Every detail of the invitation continued the Prohibition-era theme, from the illustrated map of the wedding location to the language used. It gave you the feeling of being transported back in time, but in a modern setting – giving guests a sense of what the day would be like before they even arrived at the venue.

We took care to provide the guests with plenty of information, such as where to find the church and evening reception venues, lists of local taxi firms and hotels, and the fact that whilst booze was provided, they could maybe bring a bottle or two as well. We even asked for music requests so we could add these to the playlist. This made the guests feel very much part of and involved in the wedding, and helped them prepare for the day.

As a finishing touch, we included a reply slip and envelope with each invitation. This really is the best way to make sure replies are sent – it's remarkable how it encourages people to respond quickly.

Prohibition Wedding

Every wedding has its own individual spin – and when it came to mine, the pressure was on. Being a creative by trade, the expectations from friends and family were high.

With no theme in mind and no desire to read countless wedding magazines, I went back to basics – what didn't I want?

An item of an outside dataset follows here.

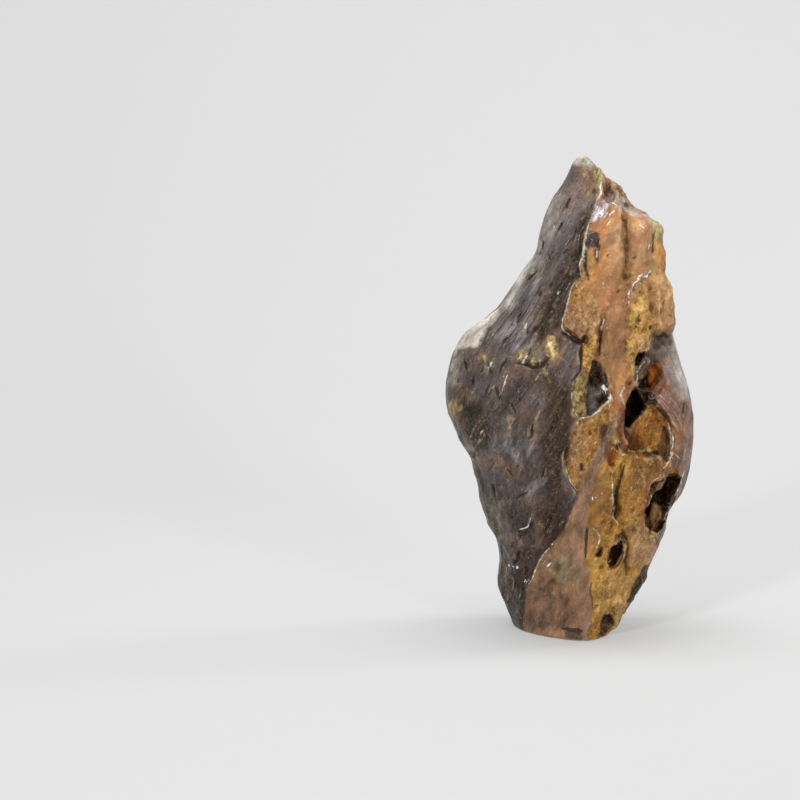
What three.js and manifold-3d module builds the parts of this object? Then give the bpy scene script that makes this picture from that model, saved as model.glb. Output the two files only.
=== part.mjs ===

That might sound like an odd place to start, but it links back to the key to planning any successful party: what are your loves and best memories of past events, and what would you hate to have on your big day?

I asked myself a few simple questions and from the answers, came up with the overall mood and atmosphere that I wanted to create.

The theme I chose was ‘Prohibition,’ but not as everyone thinks or expects it. I wasn’t interested in Gatsby, or in glitz and glam (that certainly isn't me!), but in recreating the underground, back room, speakeasy jazz clubs that thrived during this time. The main feature was to keep it all-American – South America to be precise, where moonshine is still an underground drink found in jam jars and paper bags to this day. My fiancé and I had both travelled the States, and the local bars with their backyard games offered the best times to be had.

Once this thought was in my head, the ideas just kept on coming. Bath tubs for drinks, reclaimed rusty furniture and even baked bean tins for our centre pieces! We wanted a relaxed environment where the music was live and the drinks kept on flowing – a typical expression of who we are. For wedding favours, we had our homemade Raspberry Gin (our own version of moonshine), which is renowned amongst our friends, and even cigars for guests who were of age.